[The Life of Marie Antoinette, Queen of France by Charles Duke Yonge]@TWC D-Link book
The Life of Marie Antoinette, Queen of France

CHAPTER XXII
7/15

By the beginning of December the Seine was frozen over, and the whole adjacent country was buried in deep snow.
Wolves from the neighboring forests, desperate with hunger, were said to have made their way into the suburbs, and to have attacked people in the streets.

Food of every kind became scarce, and of the poorer classes many were believed to have died of actual starvation.

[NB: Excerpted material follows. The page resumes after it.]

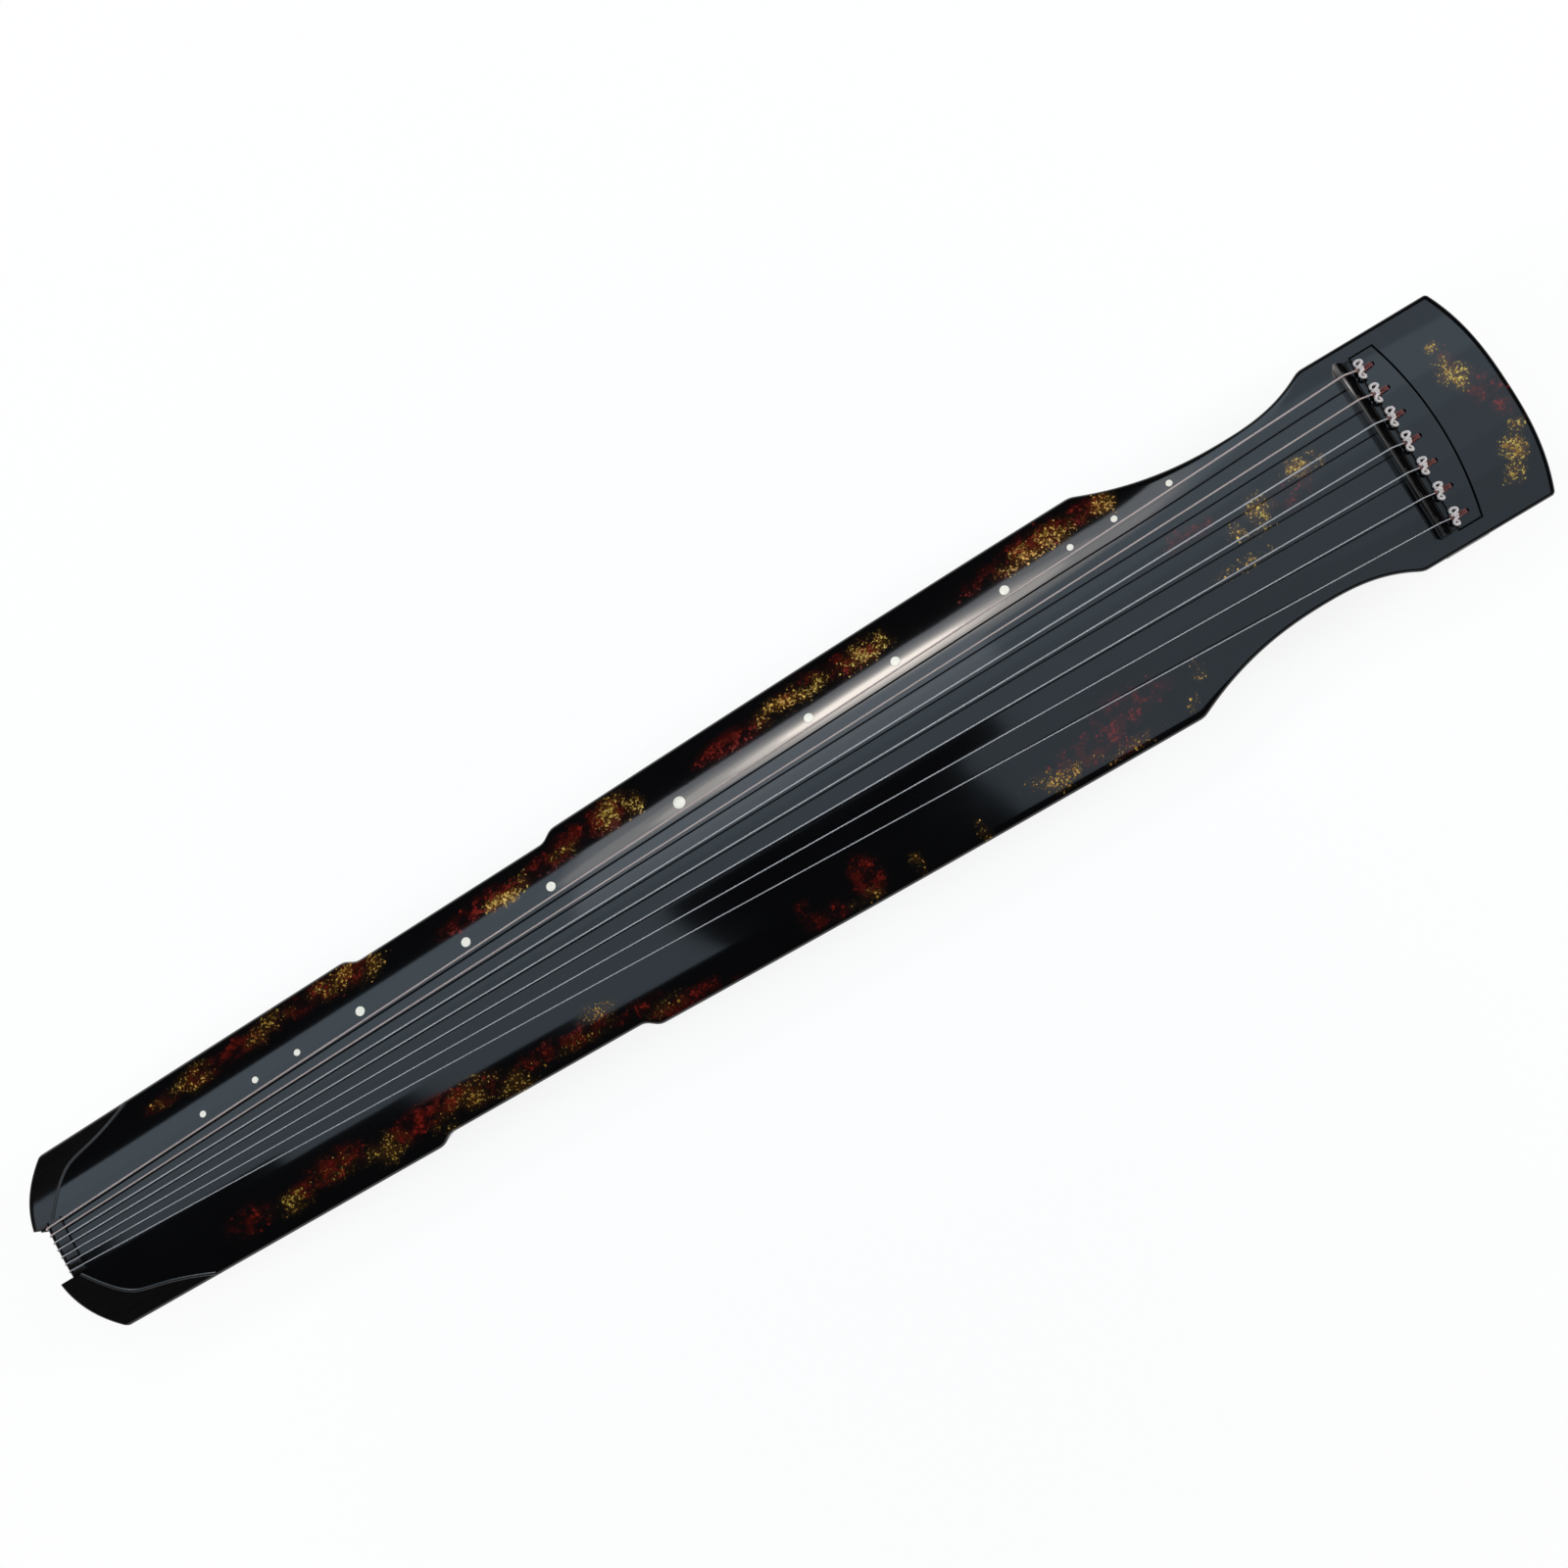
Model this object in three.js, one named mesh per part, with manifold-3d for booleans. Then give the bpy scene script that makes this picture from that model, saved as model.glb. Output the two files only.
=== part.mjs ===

Necker, as head of the Government, made energetic and judicious efforts to relieve the universal distress, forming magazines in different districts, facilitating the means of transport, finding employment for vast numbers of laborers and artisans, and purchasing large quantities of grain in foreign countries; and, not only were Louis and Marie Antoinette conspicuous for the unstinting liberality with which they devoted their own funds to the supply of the necessities of the destitute, but the queen, in many cases of unusual or pressing suffering that were reported to her in Versailles and the neighboring villages, sent trustworthy persons to investigate them, and in numerous instances went herself to the cottages, making personal inquiries into the condition of the occupants, and showing not only a feeling heart, but a considerate and active kindness, which doubled the value of her benefactions by the gracious, thoughtful manner in which they were bestowed.
She would willingly have done the good she did in secret, partly from her constant feeling that charity was not charity if it were boasted of, partly from a fear that those ready to misconstrue all her acts would find pretexts for evil and calumny even in her bounty.

One of her good deeds struck Necker as of so remarkable a character that he pressed her to allow him to make it known.

"Be sure, on the contrary," she replied, "that you never mention it.